_GIVEN PROBLEM_.
Everything in the listing should be restated word for word.
== MATERIALS PROVIDED
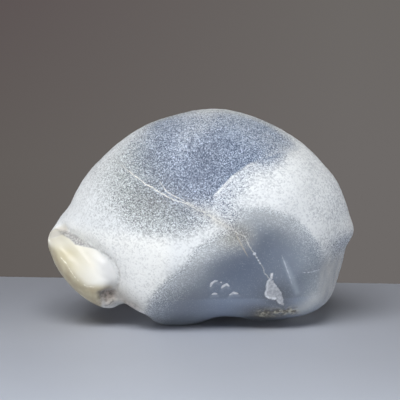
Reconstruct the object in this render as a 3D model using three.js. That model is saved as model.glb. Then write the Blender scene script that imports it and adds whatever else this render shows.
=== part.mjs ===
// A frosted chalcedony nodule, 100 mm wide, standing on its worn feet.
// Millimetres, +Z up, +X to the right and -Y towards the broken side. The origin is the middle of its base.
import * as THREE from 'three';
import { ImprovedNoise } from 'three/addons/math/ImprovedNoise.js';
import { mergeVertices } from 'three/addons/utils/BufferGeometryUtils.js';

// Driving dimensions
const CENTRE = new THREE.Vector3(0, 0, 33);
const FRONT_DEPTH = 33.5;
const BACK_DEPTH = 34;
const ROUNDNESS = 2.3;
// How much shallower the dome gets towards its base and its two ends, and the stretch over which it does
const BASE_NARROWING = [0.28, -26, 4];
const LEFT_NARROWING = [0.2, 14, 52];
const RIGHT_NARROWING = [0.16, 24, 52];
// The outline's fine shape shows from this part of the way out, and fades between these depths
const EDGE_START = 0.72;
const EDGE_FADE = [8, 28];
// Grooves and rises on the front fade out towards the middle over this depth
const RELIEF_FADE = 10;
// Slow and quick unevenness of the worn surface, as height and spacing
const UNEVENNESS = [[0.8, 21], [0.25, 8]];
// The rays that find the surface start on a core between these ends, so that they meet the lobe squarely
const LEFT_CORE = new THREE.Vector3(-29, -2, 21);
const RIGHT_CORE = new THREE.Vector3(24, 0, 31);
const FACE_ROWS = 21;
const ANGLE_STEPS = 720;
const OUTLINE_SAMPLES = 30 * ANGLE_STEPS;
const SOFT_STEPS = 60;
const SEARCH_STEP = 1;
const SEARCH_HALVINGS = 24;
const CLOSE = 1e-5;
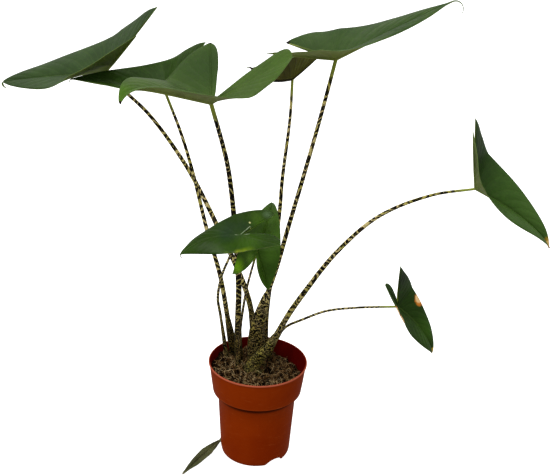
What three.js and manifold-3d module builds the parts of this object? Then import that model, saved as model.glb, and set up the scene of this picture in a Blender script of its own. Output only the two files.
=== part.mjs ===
====
_TASK RESULT_.
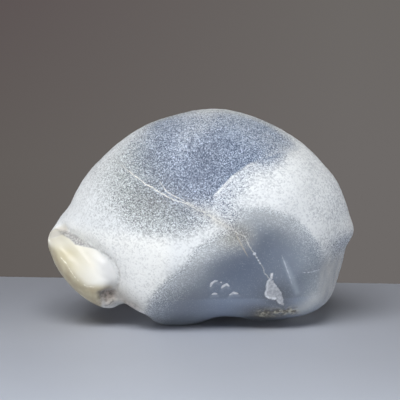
Reconstruct the object in this render as a 3D model using three.js. That model is saved as model.glb. Then write the Blender scene script that imports it and adds whatever else this render shows.
=== part.mjs ===
// A frosted chalcedony nodule, 100 mm wide, standing on its worn feet.
// Millimetres, +Z up, +X to the right and -Y towards the broken side. The origin is the middle of its base.
import * as THREE from 'three';
import { ImprovedNoise } from 'three/addons/math/ImprovedNoise.js';
import { mergeVertices } from 'three/addons/utils/BufferGeometryUtils.js';

// Driving dimensions
const CENTRE = new THREE.Vector3(0, 0, 33);
const FRONT_DEPTH = 33.5;
const BACK_DEPTH = 34;
const ROUNDNESS = 2.3;
// How much shallower the dome gets towards its base and its two ends, and the stretch over which it does
const BASE_NARROWING = [0.28, -26, 4];
const LEFT_NARROWING = [0.2, 14, 52];
const RIGHT_NARROWING = [0.16, 24, 52];
// The outline's fine shape shows from this part of the way out, and fades between these depths
const EDGE_START = 0.72;
const EDGE_FADE = [8, 28];
// Grooves and rises on the front fade out towards the middle over this depth
const RELIEF_FADE = 10;
// Slow and quick unevenness of the worn surface, as height and spacing
const UNEVENNESS = [[0.8, 21], [0.25, 8]];
// The rays that find the surface start on a core between these ends, so that they meet the lobe squarely
const LEFT_CORE = new THREE.Vector3(-29, -2, 21);
const RIGHT_CORE = new THREE.Vector3(24, 0, 31);
const FACE_ROWS = 21;
const ANGLE_STEPS = 720;
const OUTLINE_SAMPLES = 30 * ANGLE_STEPS;
const SOFT_STEPS = 60;
const SEARCH_STEP = 1;
const SEARCH_HALVINGS = 24;
const CLOSE = 1e-5;
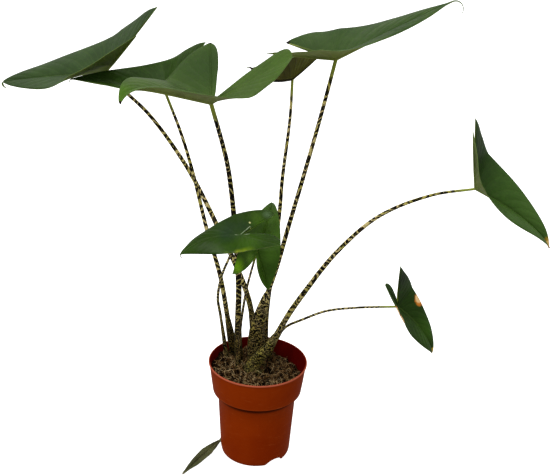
What three.js and manifold-3d module builds the parts of this object? Then import that model, saved as model.glb, and set up the scene of this picture in a Blender script of its own. Output only the two files.
=== part.mjs ===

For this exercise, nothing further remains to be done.